Something for everyone and Neapolitan if you don’t want to choose just one.

But we’re still a family, right? When we gathered together with our families just two days ago to pause and reflect on all things for which we are grateful – our health, food on the table, time with family we don’t see often, a roof over our heads, jobs – we all didn’t agree on everything. Families never do. You may have Democrats and Republicans around the table together; Protestants and Catholics; Methodists and Baptists; Razorbacks and Tigers or Rebels or Bulldogs.

Families can by complicated. Being a Razorback fan can be complicated. We can all agree when we see a problem – having a losing or 50/50 season is definitely viewed as a problem – but we will never all agree on the solution. There are too many options and, like a 20-sided Dungeons and Dragons die, sometimes it is a crapshoot as to which avenue to try first to get a fix in.

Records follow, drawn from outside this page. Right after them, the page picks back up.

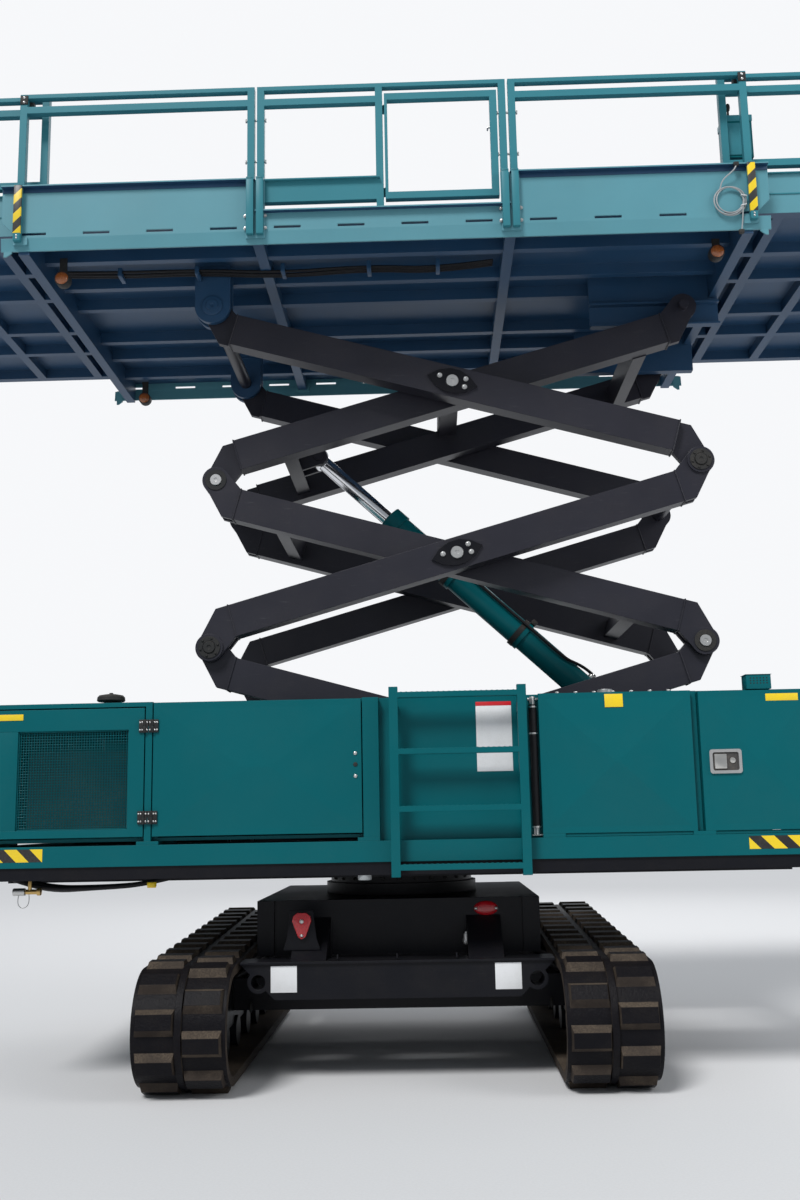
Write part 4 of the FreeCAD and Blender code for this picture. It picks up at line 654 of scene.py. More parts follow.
class LIFT_OT_doors(bpy.types.Operator):
    """Grille wire, hinges, seals, latches, locks and blank labels of the cabinets"""
    bl_idname = "lift.doors"
    bl_label = "Cabinet doors"

    def hinge(self, body, edge, hand, height, front):
        """One butt hinge: its halves ride on the door and on the frame."""
        tag = f"{body}_{round(height * 1000)}"
        face, half = front * FRONT, 0.0325
        out = face - front * 0.0095
        for owner, reach, part in ((body, -hand, "door"), ("upper_frame", hand, "frame")):
            narrow = part == "frame" and edge < 0
            bm = bmesh.new()
            add_box(bm, (edge + reach * 0.004, face, height - half),
                    (edge + reach * (0.019 if narrow else 0.0295), out, height + half), 0.0015)
            low = height - half - 0.0005 if part == "frame" else height + 0.0005
            add_rod(bm, (edge, face - front * 0.0085, low), UP, 0.0087, half, 0.001, 16)
            piece(f"hinge_{part}_{tag}", bm, owner, "dark_fitting")
            bm = bmesh.new()
            for dx in (0.0125,) if narrow else (0.012, 0.0235):
                for dz in (-0.019, 0.019):
                    add_dome(bm, (edge + reach * dx, out, height + dz), (0, -front, 0), 0.0052, 0.0035, 12)
            piece(f"hinge_bolts_{part}_{tag}", bm, owner, "zinc")

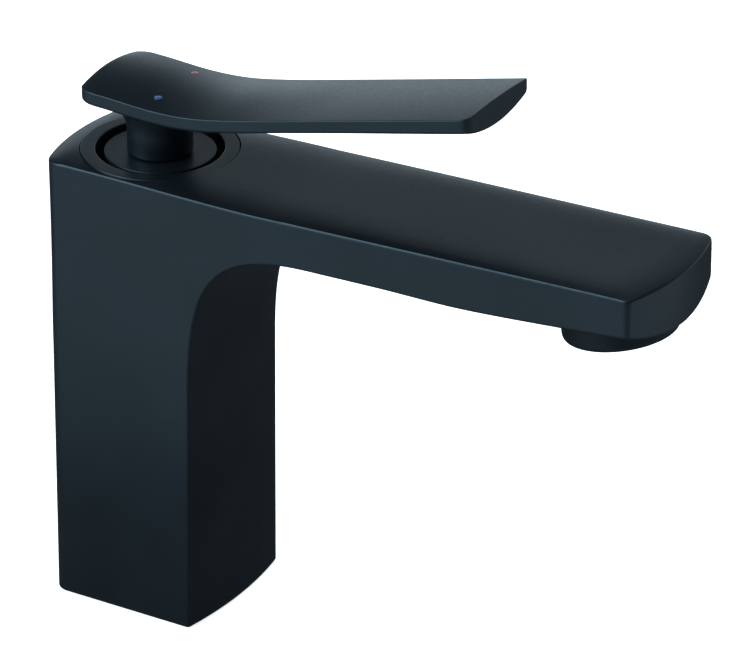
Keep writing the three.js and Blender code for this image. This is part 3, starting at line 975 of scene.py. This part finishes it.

But let’s be civil with each other. Ultimately, we all want the same things. We want our young men and women to play hard, play fair, represent us well on the national stages, and to win. As I’ve said before, support breeds success. A united fanbase, even if we’re only united in one thing – to get a W – means more support for OUR teams.

That may mean you have to be the bigger person sometimes and virtually walk away from an angry poster. Don’t get involved to the point that they are dragging you down. Say your piece and move on. Mute the conversation if you have to so they are talking to themselves. Support when you can, referee when you need to.

But let’s remember, at the end of the day, we are still OneRazorback. We win together. We lose together.